Now that I've gone and written a diatribe yesterday about how I hate when plays preach at people, I find a bunch of fellow theatrically-minded bloggistas have picked today as the day to write odes to the theatre. Great, now I feel like an asshole.
So now I will now atone for my sins. Let me put my pontificating hat back on. Tuck the hair up under the hat and... okay, I'm ready.
The question posed to these other bloggers is: What is the value of theatre?
Any theatrically inclined person, from highschool students all the way up to your Tony award winning professionals, can probably point you to a moment where they fell in love with live theatre. It could be the first moment they were "in the moment" with another actor, or that first laugh, that first bit of applause, the first time they heard their own words recited out loud or the first time they ever saw their set design in full scale and on and on.
For those who have those experiences, they are life changing and unquestionably valuable. And in those rare moments, pompous as it's going to sound, I believe you are connected not only to the show and the audience, but to a tradition of storytelling that dates back to the foundations of civilization.

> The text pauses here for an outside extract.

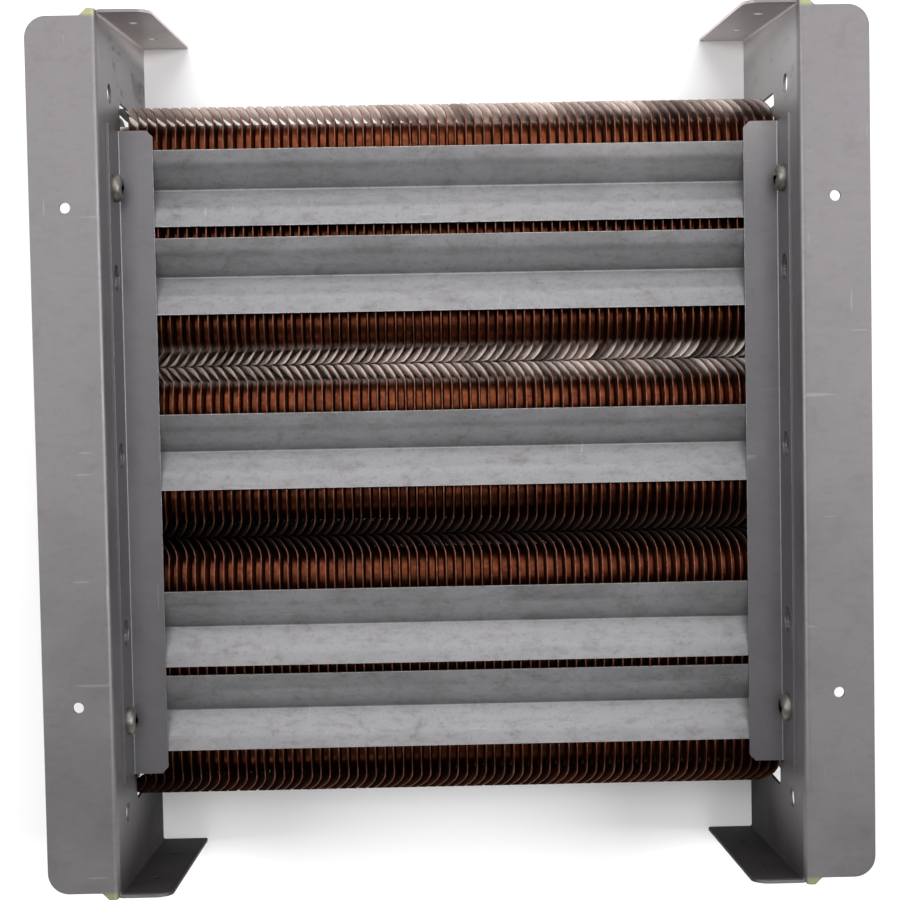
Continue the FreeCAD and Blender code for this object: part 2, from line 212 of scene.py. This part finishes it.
class Shader:
    """A procedural material, built node by node on the object's own coordinates."""

    def __init__(self, name, metallic=0.0):
        self.material = bpy.data.materials.new(name)
        self.material.use_nodes = True
        self.nodes = self.material.node_tree.nodes
        self.links = self.material.node_tree.links
        self.surface = self.nodes["Principled BSDF"]
        self.surface.inputs["Metallic"].default_value = metallic
        self.place = self.nodes.new("ShaderNodeTexCoord").outputs["Object"]

    def feed(self, socket, value):
        """Links an output to a socket, or sets the socket to a constant."""
        if isinstance(value, bpy.types.NodeSocket):
            self.links.new(value, socket)
        else:
            socket.default_value = value

    def attribute(self, name):
        """A value that the mesh carries on its points."""
        node = self.nodes.new("ShaderNodeAttribute")
        node.attribute_name = name
        return node.outputs["Fac"]

    def axis(self, letter):
        """The place along one of the object's axes."""
        node = self.nodes.new("ShaderNodeSeparateXYZ")
        self.links.new(self.place, node.inputs[0])
        return node.outputs[letter]

    def noise(self, size, detail=4.0, roughness=0.6, stretch=(1, 1, 1), shift=0.0, distortion=0.0):
        """Noise of about this feature size in metres, longer along an axis where stretch is more."""
        mapping = self.nodes.new("ShaderNodeMapping")
        mapping.inputs["Location"].default_value = (shift, shift * 1.7, shift * 0.6)
        mapping.inputs["Scale"].default_value = [1 / (size * s) for s in stretch]
        self.links.new(self.place, mapping.inputs["Vector"])
        node = self.nodes.new("ShaderNodeTexNoise")
        node.inputs["Scale"].default_value = 1.0
        node.inputs["Detail"].default_value = detail
        node.inputs["Roughness"].default_value = roughness
        node.inputs["Distortion"].default_value = distortion
        self.links.new(mapping.outputs["Vector"], node.inputs["Vector"])
        return node.outputs["Fac"]

    def span(self, value, low, high, to_low=0.0, to_high=1.0):
        """The value carried smoothly from one range to another."""
        node = self.nodes.new("ShaderNodeMapRange")
        node.interpolation_type = "SMOOTHSTEP"
        self.feed(node.inputs["Value"], value)
        node.inputs["From Min"].default_value = low
        node.inputs["From Max"].default_value = high
        node.inputs["To Min"].default_value = to_low
        node.inputs["To Max"].default_value = to_high
        return node.outputs["Result"]

    def math(self, operation, first, second=0.0):
        """One arithmetic step."""
        node = self.nodes.new("ShaderNodeMath")
        node.operation = operation
        self.feed(node.inputs[0], first)
        self.feed(node.inputs[1], second)
        return node.outputs[0]

    def times(self, product, *others):
        """The product of several values."""
        for other in others:
            product = self.math("MULTIPLY", product, other)
        return product

    def mix(self, amount, first, second):
        """Colour between two colours."""
        node = self.nodes.new("ShaderNodeMix")
        node.data_type = "RGBA"
        self.feed(node.inputs["Factor"], amount)
        self.feed(node.inputs[6], first)
        self.feed(node.inputs[7], second)
        return node.outputs[2]

    def bump(self, height, distance, strength=1.0, under=None):
        """A normal roughened by a height, on top of another normal if one is given."""
        node = self.nodes.new("ShaderNodeBump")
        node.inputs["Distance"].default_value = distance
        node.inputs["Strength"].default_value = strength
        self.feed(node.inputs["Height"], height)
        if under is not None:
            self.links.new(under, node.inputs["Normal"])
        return node.outputs["Normal"]

    def finish(self, colour, roughness, normal, metallic=None):
        """Connects the surface and returns the material."""
        self.feed(self.surface.inputs["Base Color"], colour)
        self.feed(self.surface.inputs["Roughness"], roughness)
        self.links.new(normal, self.surface.inputs["Normal"])
        if metallic is not None:
            self.feed(self.surface.inputs["Metallic"], metallic)
        return self.material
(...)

See? Pompous sounding, right? Told ya. But if you've ever had that experience I think you'll know what I'm talking about.
So is that enough to make other people want to shell out cash for tickets? No. I don't know about you, but I don't watch movies or television or go to concerts because I know that the performers love their jobs. That love might enhance my experience, but it does so indirectly and at the end of the day I watch because I want entertainment, regardless of how the performers get there.
So how does one convince someone who could just as easily sit at home and watch HBO that they should spend money (often more money than they would pay for a movie ticket) to come out and sit in a room, ranging anywhere from titanic to claustrophobic in size, with a bunch of strangers to watch something that, for all they know, may or may not be boring?
Not an easy task, right? As far as convenience and cost, I don't think theatre can compete with television and movies. I mean, how can you make things any simpler than "free," "anytime" and "in the living room/kitchen/bedroom/den?" You can't.
And like screened media, theatre tells a story. And like screened media, it engages the imagination. And it has the power to entertain, move and educate people, just like screened media.
But I think the one place where theatre competes is in the fact that it's live. The story is playing out right in front of your face. You don't control the volume. You can't change the channel. You can't stop the show to check the score of the Piston's game. The performers and the set are not just lights on a screen, as they are in television and film.
You can only sit and watch and react, along with everyone else in the audience. You can see spit spewing from an actor's mouth, watch sweat beading on the brow, hear the actors breath, all of this proof that you are watching something human. Hell sometimes, depending on the type of show you're at, they'll actually talk to you, or even ask you to talk back.
I think there's something about actually being present in the same room as the story amplifies that story's effect.
If it's a crummy quality story, it may well amplify the crumminess. And, just like with television and movies and so on, there are a lot of shows that will not fit your individual taste. But I'll bet anyone who goes to the theatre with any regularity can probably give you an example of at least one performance where they left and thought, "wow, that was something special." When it's a great story and it's done well and draws in the audience then that connection between audience and performance creates that "something special" which, in turn, is valuable.